Dukla Banská Bystrica
- Full name: MFK Dukla Banská Bystrica
- Nickname: Vojaci (The Soldiers)
- Founded: 1 July 1965; 61 years ago as VTJ Dukla Banská Bystrica
- Ground: Národný Atletický Štadión
- Capacity: 7,381
- Owner(s): Peter Krnáč (majority) Marek Hamšík (minority)
- President: Milan Smädo
- Coach: Daniel Valach
- League: Slovak First Football League
- 2025–26: 2. Liga, 1st of 16 (promoted)
- Website: www.mfkdukla.sk
| Home colours | Away colours | Third colours |

= MFK Dukla Banská Bystrica =

Slovak football club

MFK Dukla Banská Bystrica (/sk/) is a Slovak professional football club from the town of Banská Bystrica.
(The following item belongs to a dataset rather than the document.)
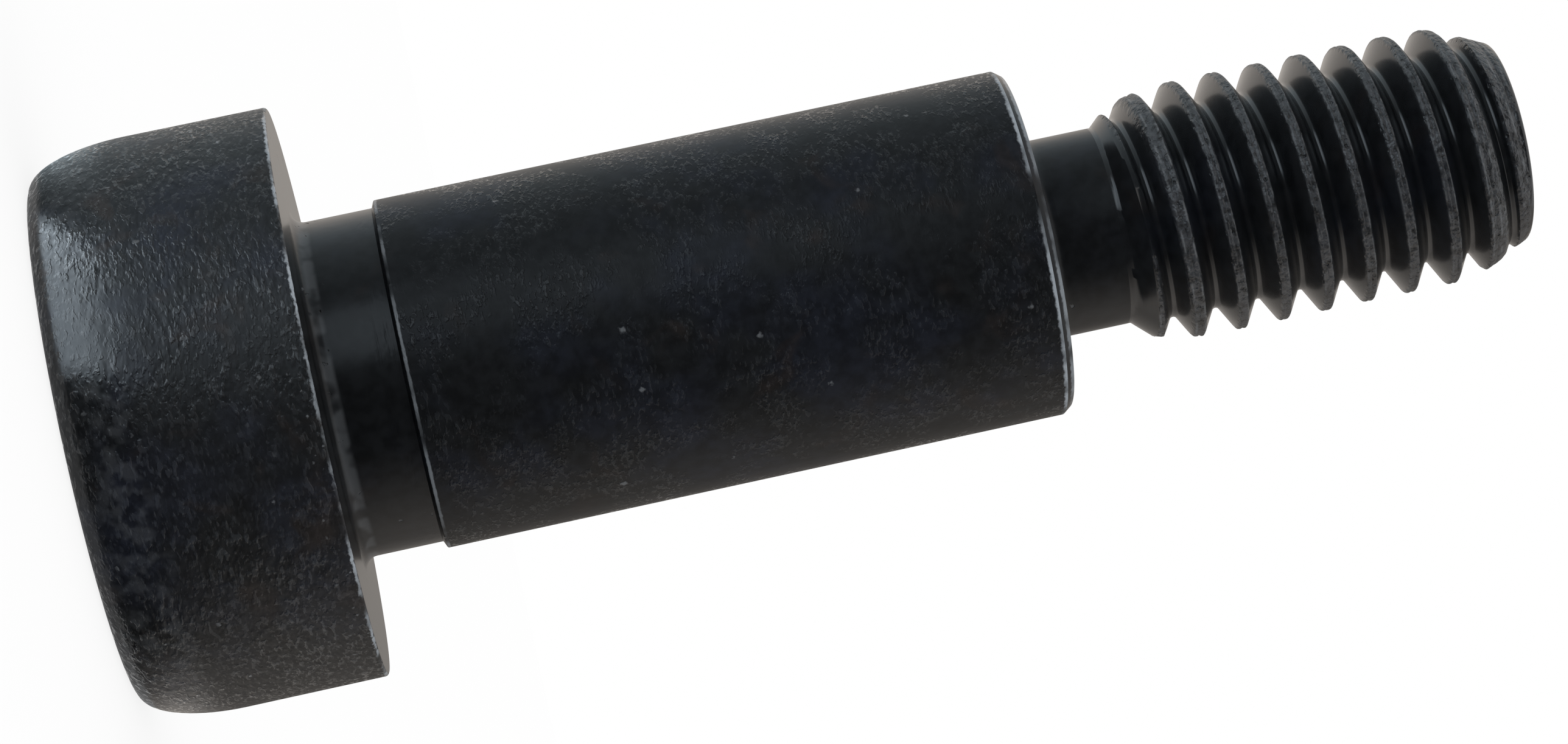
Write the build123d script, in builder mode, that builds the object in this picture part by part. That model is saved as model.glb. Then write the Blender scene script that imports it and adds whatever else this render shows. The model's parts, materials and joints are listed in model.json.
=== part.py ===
from build123d import *
import os
from math import ceil, cos, radians, sin, tan

# A shoulder bolt, turned from one bar, with a rolled thread and a hexagon socket.
# It stands on its head: +Z runs along the axis towards the thread, and the origin is
# the centre of the head's flat end face. All lengths are in millimetres.

# Head
head_diameter = 13.0
head_height = 5.4
rim_length = 2.2
rim_depth = 0.73
bearing_edge = 0.08

# Hexagon socket in the head's end face
socket_across_flats = 4.0
socket_depth = 3.3
socket_drill_diameter = 3.9
socket_point_depth = 1.1
socket_mouth_diameter = 4.9
socket_mouth_depth = 0.3

# Relief groove under the head, which lets a mating part seat square on the bearing face
relief_diameter = 7.64
relief_width = 1.8
relief_fillet = 0.3
relief_step = 0.2

# Ground shoulder, its length measured from the bearing face
shoulder_diameter = 7.97
shoulder_length = 16.25
shoulder_edge_length = 0.2
shoulder_edge_depth = 0.12

# Neck between the shoulder and the thread
neck_diameter = 4.54
neck_length = 1.5
neck_fillet = 0.4

# Rolled metric thread, right-handed, its lengths measured from the shoulder's end.
# The phase is where a crest crosses the +X side.
thread_part_length = 11.15
thread_diameter = 5.91
thread_pitch = 1.0
thread_pitch_diameter = 5.32
thread_root_diameter = 4.68
thread_angle = 60.0
thread_phase = 0.265

# Run-out at the neck: the crests rise steeply, then ease up to their full height
runout_rise = 0.46
runout_rise_length = 0.75
runout_ease_length = 1.75
root_rise_length = 0.4

# Tapered end of the thread, eased into the full crests
tip_diameter = 4.6
tip_length = 1.32
tip_ease_length = 0.53

# How deep the thread's foot lies in the core, how much it narrows towards the axis on
# each side, and how finely its helix is drawn
foot_depth = 0.9
foot_bury = 0.02
foot_gap = 0.03
foot_taper = 0.12
sections_per_turn = 12

# Radii and stations along the axis that follow from the sizes above
head_radius = head_diameter / 2
relief_radius = relief_diameter / 2
shoulder_radius = shoulder_diameter / 2
neck_radius = neck_diameter / 2
crest_radius = thread_diameter / 2
root_radius = thread_root_diameter / 2
tip_radius = tip_diameter / 2
shoulder_end = head_height + shoulder_length
runout_start = shoulder_end + neck_length
runout_knee = runout_start + runout_rise_length
runout_end = runout_knee + runout_ease_length
bolt_end = shoulder_end + thread_part_length
tip_start = bolt_end - tip_length
tip_slope = (crest_radius - tip_radius) / tip_length
foot_radius = root_radius - foot_depth
foot_half_width = (thread_pitch - foot_gap) / 2
flank = tan(radians(thread_angle / 2))
knee_radius = thread_pitch_diameter / 2 - (foot_half_width - thread_pitch / 4) / flank


def crest_limit(z):
    """Radius of the turned blank's outline at height z, which the crests reach."""
    if z < runout_knee:
        return neck_radius - foot_bury + runout_rise * (z - runout_start) / runout_rise_length
    if z < runout_end:
        knee_drop = crest_radius - neck_radius + foot_bury - runout_rise
        return crest_radius - knee_drop * ((runout_end - z) / runout_ease_length) ** 2
    if z < tip_start - tip_ease_length:
        return crest_radius
    if z < tip_start + tip_ease_length:
        return crest_radius - tip_slope * (z - tip_start + tip_ease_length) ** 2 / (4 * tip_ease_length)
    return crest_radius - foot_bury - tip_slope * (z - tip_start)


def ridge_half_width(radius):
    """Half the ridge's width along the axis, which shrinks outwards at the flank angle."""
    return min(foot_half_width, thread_pitch / 4 - (radius - thread_pitch_diameter / 2) * flank)


def ridge_side(centre, side):
    """Foot, knee and crest corner of one side of the ridge, each as radius and height."""
    radius = crest_radius
    for _ in range(20):
        radius = crest_limit(centre + side * ridge_half_width(radius))
    return [
        (foot_radius, centre + side * (foot_half_width - foot_taper)),
        (min(knee_radius, (foot_radius + radius) / 2 + foot_gap), centre + side * foot_half_width),
        (radius, centre + side * ridge_half_width(radius)),
    ]


# The thread's ridge, drawn section by section along its helix and lofted turn by turn
ridge_start = runout_start - foot_half_width
ridge_turns = ceil((bolt_end + foot_half_width - ridge_start) / thread_pitch)
with BuildPart() as thread_ridge:
    for turn in range(ridge_turns):
        for step in range(sections_per_turn + 1):
            centre = ridge_start + (turn + step / sections_per_turn) * thread_pitch
            azimuth = radians(360 * (centre - shoulder_end - thread_phase) / thread_pitch)
            radial_plane = Plane(
                origin=(0, 0, 0),
                x_dir=(cos(azimuth), sin(azimuth), 0),
                z_dir=(sin(azimuth), -cos(azimuth), 0),
            )
            with BuildSketch(radial_plane):
                with BuildLine():
                    Polyline(*ridge_side(centre, -1), *reversed(ridge_side(centre, 1)), close=True)
                make_face()
        loft()
    split(bisect_by=Plane.XY.offset(bolt_end - foot_bury), keep=Keep.BOTTOM)

with BuildPart() as shoulder_bolt:
    # Turned outline, from the head's end face to the thread's end
    with BuildSketch(Plane.XZ):
        with BuildLine():
            Line((0, 0), (head_radius - rim_depth, 0))
            EllipticalCenterArc(
                center=(head_radius - rim_depth, rim_length),
                x_radius=rim_depth,
                y_radius=rim_length,
                start_angle=-90,
                arc_size=90,
            )
            Polyline(
                (head_radius, rim_length),
                (head_radius, head_height - bearing_edge),
                (head_radius - bearing_edge, head_height),
                (relief_radius + relief_fillet, head_height),
            )
            TangentArc(
                (relief_radius + relief_fillet, head_height),
                (relief_radius, head_height + relief_fillet),
                tangent=(-1, 0),
            )
            Polyline(
                (relief_radius, head_height + relief_fillet),
                (relief_radius, head_height + relief_width),
                (shoulder_radius, head_height + relief_width + relief_step),
                (shoulder_radius, shoulder_end - shoulder_edge_length),
                (shoulder_radius - shoulder_edge_depth, shoulder_end),
                (neck_radius + neck_fillet, shoulder_end),
            )
            TangentArc(
                (neck_radius + neck_fillet, shoulder_end),
                (neck_radius, shoulder_end + neck_fillet),
                tangent=(-1, 0),
            )
            Polyline(
                (neck_radius, shoulder_end + neck_fillet),
                (neck_radius, runout_start),
                (root_radius, runout_start + root_rise_length),
                (root_radius, bolt_end - (root_radius - tip_radius) / tip_slope),
                (tip_radius, bolt_end),
                (0, bolt_end),
                (0, 0),
            )
        make_face()
    revolve(axis=Axis.Z)

    # Hexagon socket, with the drilled hole behind it and its countersunk mouth
    with BuildSketch(Plane.XY):
        RegularPolygon(radius=socket_across_flats / 2, side_count=6, major_radius=False)
    extrude(amount=socket_depth, mode=Mode.SUBTRACT)
    with BuildSketch(Plane.XZ):
        with BuildLine():
            Polyline(
                (0, 0),
                (socket_mouth_diameter / 2, 0),
                (socket_drill_diameter / 2, socket_mouth_depth),
                (socket_drill_diameter / 2, socket_depth),
                (0, socket_depth + socket_point_depth),
                close=True,
            )
        make_face()
    revolve(axis=Axis.Z, mode=Mode.SUBTRACT)

    add(thread_ridge.part)

shoulder_bolt.part.label = "shoulder_bolt"

os.makedirs("parts", exist_ok=True)
export_step(shoulder_bolt.part, "parts/shoulder_bolt.step")
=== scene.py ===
"""Dresses a shoulder bolt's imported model: its turned body, rolled thread, finish and studio."""

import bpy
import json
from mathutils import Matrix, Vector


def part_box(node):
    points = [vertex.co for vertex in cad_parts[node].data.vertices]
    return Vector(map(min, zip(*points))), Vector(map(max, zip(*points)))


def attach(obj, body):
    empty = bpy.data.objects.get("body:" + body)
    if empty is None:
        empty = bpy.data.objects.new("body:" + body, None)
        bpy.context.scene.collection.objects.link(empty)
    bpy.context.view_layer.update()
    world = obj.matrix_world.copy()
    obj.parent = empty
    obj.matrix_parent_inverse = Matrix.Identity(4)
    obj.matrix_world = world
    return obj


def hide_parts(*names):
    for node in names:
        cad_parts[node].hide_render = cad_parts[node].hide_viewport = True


bl_info = {
    "name": "Shoulder bolt",
    "version": (1, 0, 0),
    "blender": (4, 5, 0),
    "location": "3D View > Sidebar > Shoulder bolt",
    "description": "Models a black oxide shoulder bolt with a rolled thread around its frame",
    "category": "Add Mesh",
}

import json
import math

import bpy
import numpy as np
from mathutils import Matrix, Vector, noise

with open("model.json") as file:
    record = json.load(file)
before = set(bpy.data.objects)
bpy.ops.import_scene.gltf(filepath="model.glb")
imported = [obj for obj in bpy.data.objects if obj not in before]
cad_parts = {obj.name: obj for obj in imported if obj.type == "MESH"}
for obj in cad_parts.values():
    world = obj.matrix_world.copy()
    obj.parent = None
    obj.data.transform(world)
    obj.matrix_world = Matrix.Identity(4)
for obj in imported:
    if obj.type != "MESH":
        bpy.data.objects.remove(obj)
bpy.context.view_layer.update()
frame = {"record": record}

# The frame's own sizes, in metres: the bolt stands on its head, with its axis on +Z
NODE = "shoulder_bolt"
NODE_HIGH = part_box(NODE)[1]
MOUNTS = {mount["name"]: mount for mount in frame["record"]["mounts"]}
HEAD_HEIGHT = MOUNTS["bearing_face"]["pos_m"][2]
SHOULDER_RADIUS = MOUNTS["shoulder"]["dims"]["r_mm"] / 1000

# How finely the mesh is turned, and how close two points are to be one
COLUMNS = 180
WELD = 2e-6

# A narrow flat ring beside an edge, which keeps its shading crisp, and how far cutters CUT_OVERRUN
FLAT_MARGIN = 0.00005
CUT_OVERRUN = 0.0005
RIM_STEPS = 18
SMOOTH_BELOW = math.radians(38)

# The mesh's own layer that tells the thread's crests from its flanks
CREST_WEAR = "crest_wear"


def length(name, description, default):
    """A length that a user may change, in metres."""
    return bpy.props.FloatProperty(
        name=name, description=description, default=default, min=0.0, precision=6,
        subtype="DISTANCE", unit="LENGTH",
    )


def colour(name, description, default):
    """A colour that a user may change, in linear light."""
    return bpy.props.FloatVectorProperty(
        name=name, description=description, default=default, size=3, min=0.0, max=1.0,
        subtype="COLOR",
    )


class BodySizes(bpy.types.PropertyGroup):
    """Sizes of the turned body, from the head's end face to the neck."""

    head_radius: length("Head radius", "Radius of the head's side", NODE_HIGH.x)
    head_height: length("Head height", "Height of the bearing face", HEAD_HEIGHT)
    rim_length: length("Rim length", "Height of the rounded rim", 0.0022)
    rim_depth: length("Rim depth", "How far the rounded rim draws in", 0.00073)
    bearing_edge: length("Bearing edge", "Rounding of the head's bearing edge", 0.00008)
    relief_radius: length("Relief radius", "Radius of the relief groove", 0.00382)
    relief_width: length("Relief width", "Width of the relief groove", 0.0018)
    relief_fillet: length("Relief fillet", "Fillet between groove and head", 0.0003)
    relief_step: length("Relief step", "Length of the slope up to the shoulder", 0.00008)
    shoulder_radius: length("Shoulder radius", "Radius of the ground shoulder", SHOULDER_RADIUS)
    shoulder_length: length("Shoulder length", "From bearing face to shoulder end", 0.01625)
    end_edge_length: length("End edge length", "Length of the shoulder's end chamfer", 0.0002)
    end_edge_depth: length("End edge depth", "Depth of the shoulder's end chamfer", 0.00012)
    edge_round: length("Edge rounding", "Rounding of the turned edges", 0.00004)
    neck_radius: length("Neck radius", "Radius of the neck", 0.00227)
    neck_length: length("Neck length", "From shoulder end to thread run-out", 0.0018)
    neck_fillet: length("Neck fillet", "Fillet between shoulder end and neck", 0.0004)
    socket_across_flats: length("Socket size", "Across the hexagon's flats", 0.004)
    socket_depth: length("Socket depth", "Depth of the hexagon", 0.0033)
    socket_drill_radius: length("Socket drill radius", "Radius of the drilled hole", 0.00195)
    socket_point_depth: length("Socket point", "Depth of the drilled point", 0.0011)
    socket_mouth_radius: length("Socket mouth radius", "Radius of the countersink", 0.00245)
    socket_mouth_depth: length("Socket mouth depth", "Depth of the countersink", 0.0003)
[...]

The club plays at the Národný Atletický Štadión. After being relegated from the Slovak 2. liga in 2017, they had financial problems.

==History==

=== Early years: 1893–1919 ===

Former logo.

The first mention of football in Banská Bystrica dates back to 1893, but no more precise reports have been preserved from this period. The year 1900 became a historical milestone, when leading representatives of Banská Bystrica officially began to deal with the issue of sports in the city. The proposal to establish a sports club was accepted on 1 April 1900. It was called BSC (Beszterszbányiá Sport Club) and was represented by the cycling, tennis and football departments.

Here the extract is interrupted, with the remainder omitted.